Re: REINDEX backend filtering

2021-02-24 Thread Julien Rouhaud
Hi,

On Thu, Feb 25, 2021 at 12:11 AM mariakatosvich
 wrote:
>
> From what I heard on this topic, the goal is to reduce
> the amount of time necessary to reindex a system so as REINDEX only
> works on indexes whose dependent collation versions are not known or
> works on indexes in need of a collation refresh (like a reindexdb
> --all --collation -j $jobs).

That's indeed the goal.  The current patch only adds infrastructure
for the REINDEX command, which will make easy to add the option for
reindexdb.  I'll add the reindexdb part too in the next version of the
patch.




Re: REINDEX backend filtering

2021-02-24 Thread mariakatosvich
>From what I heard on this topic, the goal is to reduce
the amount of time necessary to reindex a system so as REINDEX only
works on indexes whose dependent collation versions are not known or
works on indexes in need of a collation refresh (like a reindexdb
--all --collation -j $jobs). 



--
Sent from: https://www.postgresql-archive.org/PostgreSQL-hackers-f1928748.html




Re: REINDEX backend filtering

2021-02-24 Thread Julien Rouhaud
Hi,

Thanks for the review!

On Mon, Feb 8, 2021 at 12:14 AM Zhihong Yu  wrote:
>
> Hi,
> For index_has_deprecated_collation(),
>
> +   object.objectSubId = 0;
>
> The objectSubId field is not accessed by 
> do_check_index_has_deprecated_collation(). Does it need to be assigned ?

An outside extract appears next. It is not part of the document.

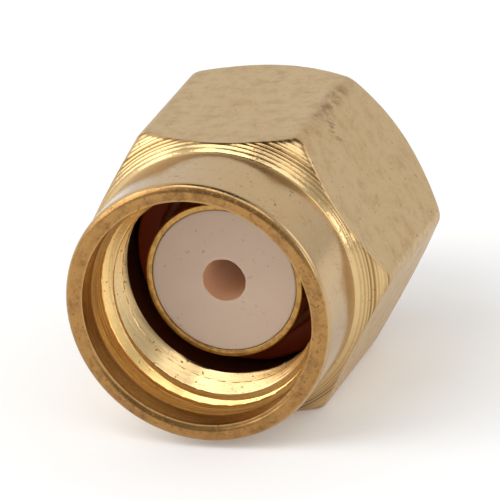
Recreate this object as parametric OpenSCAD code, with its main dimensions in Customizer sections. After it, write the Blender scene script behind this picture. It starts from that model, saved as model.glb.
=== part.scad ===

Indeed it's not strictly necessary I think, but it makes things
cleaner and future proof, and that's how things are already done
nearby.  So I think it's better to keep it this way.

> For RelationGetIndexListFiltered(), it seems when (options & 
> REINDEXOPT_COLL_NOT_CURRENT) == 0, the full_list would be returned.
> This can be checked prior to entering the foreach loop.

That's already the case with this test:

/* Fast exit if no filtering was asked, or if the list if empty. */
if (!reindexHasFilter(options) || full_list == NIL)
return full_list;

knowing that

#define reindexHasFilter(x)((x & REINDEXOPT_COLL_NOT_CURRENT) != 0)

The code as-is written to be extensible with possibly other filters
(e.g. specific library or specific version).  Feedback so far seems to
indicate that it may be overkill and only filtering indexes with
deprecated collation is enough.  I'll simplify this code in a future
version, getting rid of reindexHasFilter, unless someone thinks more
filter is a good idea.

For now I'm attaching a rebased version, there was a conflict with the
recent patch to add the missing_ok parameter to
get_collation_version_for_oid()


v4-0001-Add-a-new-COLLATION-option-to-REINDEX.patch
Description: Binary data


Re: REINDEX backend filtering

2021-02-07 Thread Zhihong Yu
Hi,
For index_has_deprecated_collation(),

+   object.objectSubId = 0;

The objectSubId field is not accessed
by do_check_index_has_deprecated_collation(). Does it need to be assigned ?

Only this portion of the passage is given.